Martin in the email also blasted The Nerve's June 24 story on state Rep. Eric Bedingfield, which revealed that the Greenville County Republican last year earned more than $74,000 as the part-time deputy chief of staff for Republican U.S. Rep. Mick Mulvaney, a former state lawmaker from Lancaster County.

Martin described the story as a "hatchet job," noting: "Eric fully complied with the (Policy Council's) disclosure request as a gesture of good will and in the spirit that he has nothing to hide, which he does not. The fact that he works for Congressman Mulvaney became, nonetheless, a platform for insinuations of graft and even a violation of the SC Constitution, and he was held out as a sort of face of corruption."

In a subsequent review of Martin's voting record as a senator, The Nerve found that at least one of his votes posed an apparent conflict of interest with his NASCAR-related job – though the general public likely wasn’t aware of it at the time.
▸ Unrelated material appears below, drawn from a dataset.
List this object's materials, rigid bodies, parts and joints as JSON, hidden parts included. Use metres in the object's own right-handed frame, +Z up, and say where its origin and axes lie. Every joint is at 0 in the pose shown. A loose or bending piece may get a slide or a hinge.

In 2011, Martin and Sen. Gerald Malloy, D-Darlington, co-sponsored a state budget proviso (Proviso 90.23) that allowed up to $114,000 in state admissions taxes to be rebated to the Darlington “Too Tough To Tame” Raceway, which hosts an annual NASCAR Sprint Cup race over Mother’s Day weekend. The budget proviso was renewed by the Legislature for last fiscal year (Proviso 90.16) and this year (Proviso 118.10).

At the time of the original budget proviso, Martin told The Nerve that he and Malloy wanted to help the Darlington Raceway – NASCAR’s oldest super-speedway – maintain its NASCAR position while the Myrtle Beach Area Chamber of Commerce promoted the Charlotte Motor Speedway – an out-of-state competitor.

Martin did not reveal his ties to NASCAR when interviewed then by The Nerve.